Doña Julieta apunta que una señora le avisó al policía que se había escuchado un tiro por lo del Vasco, que otro vecino le hizo llegar al mismo uniformado la preocupación de la familia porque no respondía el celular, pero que éste solo respondió con desprecio e indiferencia. Ni siquiera quiso entrar a ver como estaba, y tuvo que intervenir un conocido bolichero, también pariente.

Más de doce horas estuvo muerto, o agonizando, el hombre en su rancho, bien enfrente de la comisaría. “Recién ahí lo encontraron al pobre”, se lamentó la madre. “Quiero que usted cuente todo ésto”, le suplicó al cronista, e hizo silencio.

La Doña nunca perdió su gentil sonrisa, ni siquiera cuando sus ojos se llenaron de lágrimas, ni siquiera cuando la invadió la ira ante tanta injusticia.
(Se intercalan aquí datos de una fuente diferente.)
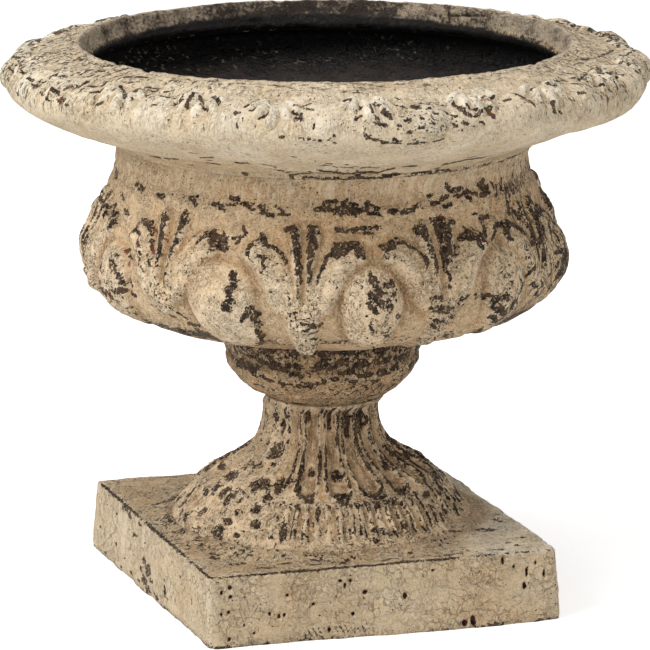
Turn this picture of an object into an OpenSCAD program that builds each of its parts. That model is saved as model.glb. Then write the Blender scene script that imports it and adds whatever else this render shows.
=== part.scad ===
// Low campana cachepot on a fluted foot and square plinth.
// It is cast in five sections: a rolled rim, a bowl with bosses, a collar,
// a fluted foot and a plinth. Each section is bedded in mortar on the next,
// with a spigot in a socket, and one tie rod runs down the middle. The inside
// is painted with a black waterproof coat.
// Millimetres, +Z up, origin at the centre of the plinth's underside, X and Y
// along the plinth's sides.

/* [Overall] */
// Diameter over the rolled rim
rim_d = 400; // [380:2:420]
// Height from the floor to the crest of the rim
total_h = 348; // [332:1:364]

/* [Plinth] */
// Side of the plinth at the floor
plinth_foot = 230; // [224:1:240]
// Side of the plinth at its top edge
plinth_top = 223; // [214:1:224]
// Thickness of the plinth
plinth_h = 44; // [40:0.5:48]

/* [Ornament] */
// Bosses around the bowl
bowl_bosses = 10; // [6:1:12]
// How far one bowl boss stands from the plinth's X axis, in degrees
bowl_turn = -5.6; // [-18:0.1:18]
// Width of a bowl boss
boss_w = 36; // [28:1:40]
// Height of a bowl boss
boss_h = 53; // [44:1:58]
// Eggs around the rim
rim_eggs = 20; // [12:1:24]
// Flutes around the foot
flutes = 20; // [12:1:24]
// Depth of a flute
flute_depth = 2.4; // [1:0.1:3.2]

/* [Tie rod] */
// Diameter of the tie rod
rod_d = 12; // [8:1:14]
// Width across the flats of its nuts
nut_af = 19; // [17:1:21]
// Height of each nut
nut_h = 9; // [7:0.5:10]

/* [Coat and joints] */
// Thickness of the waterproof coat
coat_t = 1.5; // [1:0.1:2.5]
// Thickness of each mortar bed
bed_t = 1.5; // [1:0.1:2]

/* [Hidden] */
$fn = 120;
kr = rim_d / 400;
kz = total_h / 348;
fit = 0.6;              // gap of a spigot in its socket
skin = 0.06;            // gap of a thin layer from the wall behind it
bore_r = rod_d / 2 + 1; // hole for the rod in each section
dz = plinth_h - 44;     // what a thicker plinth lifts

// heights of the joints between the sections
z_foot = plinth_h + bed_t;        // the foot's underside
z_foot_top = 123.5 * kz + dz;     // its top
z_collar = z_foot_top + bed_t;    // the collar's underside
z_collar_top = 168.5 * kz + dz;   // its top
z_bowl = z_collar_top + bed_t;    // the bowl's underside
z_neck = 286 * kz + dz;           // top of the bowl's neck
z_rim = z_neck + bed_t;           // the rim's underside
z_floor = 192 * kz + dz;          // the bowl's floor
recess_r = 18.5;                  // nut recesses, in the floor and in the plinth
recess_h = 17;
z_seat = z_floor - recess_h;      // what the top washer's seal rests on

// a point of the outline, moved with the overall sizes
function P(r, z) = [r * kr, z * kz + dz];

// Catmull-Rom curve through points, n steps to a span
function cr(a, b, c, d, t) = 0.5 * ((2 * b) + (c - a) * t + (2 * a - 5 * b + 4 * c - d) * t * t
                                    + (3 * b - a - 3 * c + d) * t * t * t);
function curve(p, n = 3) = [for (i = [0 : len(p) - 2]) for (k = [0 : n - 1])
    cr(p[max(i - 1, 0)], p[i], p[i + 1], p[min(i + 2, len(p) - 1)], k / n), p[len(p) - 1]];

// outside of the rolled rim, from the lip round to the neck
rim_out = curve([P(149.6, 345), P(151.8, 347.5), P(156, 348), P(164, 346.6), P(173, 343.8), P(182, 340), P(190, 335.4),
                 P(195.6, 330), P(197.6, 324.5), P(195.4, 318.4), P(188, 312.6), P(172, 305.4), P(153, 297.4), P(137, 290.8)], 2);
// inside of the rim, from the neck up under the lip
rim_in = curve([P(121.8, 293.6), P(140, 301.4), P(158, 309.4), P(169, 316), P(172.5, 321.6), P(169, 327),
                P(160, 330.6), P(151, 331.2), P(146.6, 332.6), P(145.8, 336.4), P(147.4, 341)], 2);
// outside of the bowl, from under the neck to its foot
bowl_out = curve([P(128, 277), P(128.6, 268.5), P(131.4, 262), P(134.6, 252), P(139, 242), P(143, 230), P(145.4, 219),
                  P(145, 209), P(141.6, 199.5), P(134, 190), P(122, 182.4), P(104, 176.6), P(82, 172.4)], 2);
// inside of the bowl, from the floor up to the neck: a straight taper that a core can be drawn from
bowl_in = concat(curve([P(102, 192), P(106, 193.1), P(108.3, 196.6), P(109, 203)], 2), [P(113.4, 279)]);
collar_out = curve([P(62, 166), P(61.8, 160), P(60.8, 153), P(58.2, 145.4), P(53.8, 138.4), P(47.6, 132), P(41.4, 127.4)], 2);
foot_out = curve([P(36, 118.5), P(35.5, 109.5), P(37.4, 100.5), P(43, 91.5), P(54, 83.4), P(65.4, 77), P(74, 70),
                  P(80.6, 63), P(86, 56), P(90, 50.8)], 2);

// ---- shared shapes ----
module turned(outline) { rotate_extrude() polygon(outline); }
module tube(r1, r0, z0, z1) {
    translate([0, 0, z0]) difference() {
        cylinder(r = r1, h = z1 - z0);
        translate([0, 0, -1]) cylinder(r = r0, h = z1 - z0 + 2);
    }
}
module bored(r, z0, z1) { translate([0, 0, z0]) cylinder(r = r, h = z1 - z0); }
module ring_of(n, turn) { for (i = [0 : n - 1]) rotate([0, 0, turn + i * 360 / n]) children(); }

// an upright egg with round ends
module egg(w, h) {
    cylinder(r = w / 2, h = h - w, center = true);
    for (s = [-1, 1]) translate([0, 0, s * (h - w) / 2]) sphere(r = w / 2, $fn = 40);
}

// ---- cast sections ----
module rim_ring() {
    color("tan") difference() {
        union() {
            turned(concat([[121.4 * kr, z_rim], [128.4 * kr, z_rim], P(130.6, 288.6)],
                          [for (i = [len(rim_out) - 1 : -1 : 0]) rim_out[i]],
                          [for (i = [len(rim_in) - 1 : -1 : 0]) rim_in[i]]));
            // eggs on the shoulder of the roll
            ring_of(rim_eggs, 0.4) translate([0, -184.4 * kr, 325 * kz + dz]) sphere(r = 15 * kr, $fn = 40);
        }
        // keep the eggs out of the hollow under the lip
        turned(concat([[0, 280 * kz], [121.4 * kr, 280 * kz]], rim_in, [P(149.6, 345), P(149.6, 360), [0, 360 * kz + dz]]));
    }
}

module bowl() {
    color("tan") difference() {
        union() {
            turned(concat([[0, z_bowl - 9], [40, z_bowl - 9], [40, z_bowl], [62 * kr, z_bowl]],
                          [for (i = [len(bowl_out) - 1 : -1 : 0]) bowl_out[i]],
                          [[128 * kr, z_neck], [120.8 * kr, z_neck], [120.8 * kr, z_neck + 5], [113.4 * kr, z_neck + 5],
                           [0, z_neck + 5]]));
            // bosses, and a narrower leaf between each two
            ring_of(bowl_bosses, bowl_turn) translate([0, -134.2 * kr, 212 * kz + dz]) egg(boss_w, boss_h);
            ring_of(bowl_bosses, bowl_turn + 180 / bowl_bosses) translate([0, -134.4 * kr, 223 * kz + dz]) rotate([-5, 0, 0]) egg(20, 66);
        }
        // hollow
        turned(concat([[0, z_floor]], bowl_in, [[113.4 * kr, z_neck + 9], [0, z_neck + 9]]));
        bored(recess_r, z_seat, z_floor + 1);
        bored(bore_r, z_bowl - 20, z_floor);
    }
}

module collar() {
    color("tan") difference() {
        union() {
            turned(concat([[0, z_collar], [38.6 * kr, z_collar]], [for (i = [len(collar_out) - 1 : -1 : 0]) collar_out[i]],
                          [[55 * kr, z_collar_top], [0, z_collar_top]]));
            bored(22, z_collar - 8, z_collar + 1);
        }
        bored(40 + fit, z_collar_top - 10, z_collar_top + 1);
        bored(bore_r, z_collar - 20, z_collar_top + 1);
    }
}

// a flute follows the hollow of the foot, which is close to an arc
module flute() {
    arc_r = 40;
    tube_r = 4.6;
    translate([0, -75 * kr, 115 * kz + dz]) rotate([0, -90, 0]) rotate([0, 0, 92])
        rotate_extrude(angle = 76, $fn = 72) translate([arc_r - (tube_r - flute_depth), 0]) circle(r = tube_r, $fn = 32);
}

module fluted_foot() {
    color("tan") difference() {
        union() {
            turned(concat([[0, z_foot], [91.6 * kr, z_foot], P(92, 47.8)], [for (i = [len(foot_out) - 1 : -1 : 0]) foot_out[i]],
                          [[36.4 * kr, z_foot_top], [0, z_foot_top]]));
            bored(30, z_foot - 8, z_foot + 1);
        }
        ring_of(flutes, bowl_turn) flute();
        bored(22 + fit, z_foot_top - 8, z_foot_top + 1);
        bored(bore_r, 0, z_foot_top + 1);
    }
}

module plinth() {
    slope = atan((plinth_foot - plinth_top) / 2 / plinth_h);
    color("tan") difference() {
        translate([-plinth_foot / 2, -plinth_foot / 2, 0]) cube([plinth_foot, plinth_foot, plinth_h]);
        // the four sides lean in a little towards the top
        for (a = [0 : 90 : 270]) rotate([0, 0, a]) translate([plinth_foot / 2, -plinth_foot, 0])
            rotate([0, -slope, 0]) cube([30, plinth_foot * 2, plinth_h * 2]);
        bored(30 + fit, plinth_h - 9, plinth_h + 1);
        bored(bore_r, -1, plinth_h + 1);
        bored(recess_r, -1, recess_h);
    }
}

// ---- mortar beds ----
module rim_mortar_bed() { color("gray") tube(127.6 * kr, 121.4 * kr, z_neck, z_rim); }
module bowl_mortar_bed() { color("gray") tube(54 * kr, 41.2, z_collar_top, z_bowl); }
module collar_mortar_bed() { color("gray") tube(35.8 * kr, 23.2, z_foot_top, z_collar); }
module foot_mortar_bed() { color("gray") tube(90.6 * kr, 31.2, plinth_h, z_foot); }

// ---- coat and seal of the inside ----
module waterproof_coat() {
    wall = concat(bowl_in, [[113.4 * kr, z_neck + 5.4]],
                  [for (i = [0 : 14]) rim_in[i]]);
    n = len(wall);
    // unit normals that point into the hollow
    nrm = [for (i = [0 : n - 1]) let (d = wall[min(i + 1, n - 1)] - wall[max(i - 1, 0)]) [-d[1], d[0]] / norm(d)];
    near = [for (i = [0 : n - 1]) wall[i] + nrm[i] * skin];
    far = [for (i = [0 : n - 1]) wall[i] + nrm[i] * (skin + coat_t)];
    color([0.08, 0.07, 0.06]) turned(concat([[recess_r + 0.2, z_floor + skin], [100 * kr, z_floor + skin]], [for (i = [1 : n - 1]) near[i]],
                  [for (i = [n - 1 : -1 : 1]) far[i]], [[100 * kr, z_floor + skin + coat_t], [recess_r + 0.2, z_floor + skin + coat_t]]));
}

washer_t = 2.5;
seal_t = 2;
z_nut = z_seat + seal_t + washer_t;
module floor_mastic_plug() {
    color([0.08, 0.07, 0.06]) difference() {
        bored(recess_r - skin, z_seat + skin, z_floor + skin + coat_t);
        bored(15.06, z_seat - 1, z_nut + skin);
        translate([0, 0, z_nut - 1]) cylinder(r = (nut_af / 2 + skin) / cos(30), h = nut_h + 1 + skin, $fn = 6);
        bored(rod_d / 2 + skin, z_seat - 1, z_nut + nut_h + 2 + skin);
    }
}

// ---- tie rod and its fasteners ----
module hex_nut(z) {
    translate([0, 0, z]) difference() {
        cylinder(r = nut_af / 2 / cos(30), h = nut_h, $fn = 6);
        translate([0, 0, -1]) cylinder(r = rod_d / 2 + 0.05, h = nut_h + 2);
    }
}
z_nut_low = recess_h - washer_t - nut_h;
module tie_rod() { color("silver") bored(rod_d / 2, z_nut_low - 2.5, z_nut + nut_h + 2); }
module top_nut() { color("silver") hex_nut(z_nut); }
module top_washer() { color("silver") tube(15, rod_d / 2 + 0.5, z_seat + seal_t, z_nut); }
module top_rubber_seal() { color("black") tube(15, rod_d / 2 + 0.05, z_seat, z_seat + seal_t); }
module bottom_nut() { color("silver") hex_nut(z_nut_low); }
module bottom_washer() { color("silver") tube(15, rod_d / 2 + 0.5, recess_h - washer_t, recess_h); }

rim_ring();
bowl();
collar();
fluted_foot();
plinth();
rim_mortar_bed();
bowl_mortar_bed();
collar_mortar_bed();
foot_mortar_bed();
waterproof_coat();
floor_mastic_plug();
tie_rod();
top_nut();
top_washer();
top_rubber_seal();
bottom_nut();
bottom_washer();
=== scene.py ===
"""Low campana cachepot with a leaf-and-egg rim, a carved bowl, a fluted foot and a square plinth.

Everything is in metres once it is in the scene; the shaping below works in millimetres.
Angles called "front angles" are in degrees from the side of the pot that faces the camera, and
grow to the camera's right.
"""

import math

import bpy
import numpy as np
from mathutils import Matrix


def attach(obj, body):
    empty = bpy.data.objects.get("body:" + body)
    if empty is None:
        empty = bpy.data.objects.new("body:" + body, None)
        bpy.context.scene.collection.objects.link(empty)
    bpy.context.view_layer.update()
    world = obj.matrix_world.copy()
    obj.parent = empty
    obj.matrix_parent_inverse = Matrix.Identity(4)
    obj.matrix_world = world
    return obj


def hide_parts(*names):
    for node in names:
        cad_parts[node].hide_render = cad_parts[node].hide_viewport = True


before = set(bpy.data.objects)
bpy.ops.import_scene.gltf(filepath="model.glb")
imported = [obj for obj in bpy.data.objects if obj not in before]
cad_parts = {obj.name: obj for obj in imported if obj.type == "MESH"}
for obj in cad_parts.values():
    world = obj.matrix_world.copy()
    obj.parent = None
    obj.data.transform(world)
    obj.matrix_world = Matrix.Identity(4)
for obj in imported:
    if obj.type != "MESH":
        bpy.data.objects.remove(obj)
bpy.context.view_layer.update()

MM = 0.001
TAU = 2 * math.pi
TURN = 0.3077  # how far the plinth is turned from the camera's view, in radians


# ------------------------------------------------------------------ noise
_rs = np.random.RandomState(11)
_perm = _rs.permutation(256).astype(np.int64)
_grad = _rs.normal(size=(256, 3))
_grad /= np.linalg.norm(_grad, axis=1)[:, None]
_grad = _grad.astype(np.float32)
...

Incluso, fiel a la cordialidad “turca”, obligó al periodista a probar un plato del guiso, hecho por María, mientras recordaban juntos anécdotas del Vasco.

Días después, luego de abordar el caso con otros vecinos y conocidos, el periodista enfrentó el teclado. La muerte de su amigo había dejado de ser un asesinato impulsivo perpetrado por un joven de cuestionables capacidades mentales al cabo de una discusión de borrachos. Se había abierto frente a él la hipótesis de un crimen diferente, muy diferente, con la premeditada participación de otros, todos motivados por viejas rencillas, y con la intención cierta de robarse el dinero de la víctima.

Por último, el cronista, al concluir su nota, escribió: “el esclarecimiento de este caso está en manos de la Justicia, la cual deberá hacer sus deberes y determinar la verdad de lo ocurrido, sin importar que el Vasco haya sido un paisano humilde de campo adentro, y sin importar que el crimen haya sido en un recóndito e inhóspito paraje del departamento Gualeguay”.

Cerrado el escrito, en el silencio de la madrugada, el periodista recordó el pedido de Doña Julieta. “Siempre hay formas de decir lo que se debe decir”, se dijo. Luego, satisfecho, levantó la mirada al cielo, y sonrió, mientras recordaba anécdotas de un pasado no tan lejano.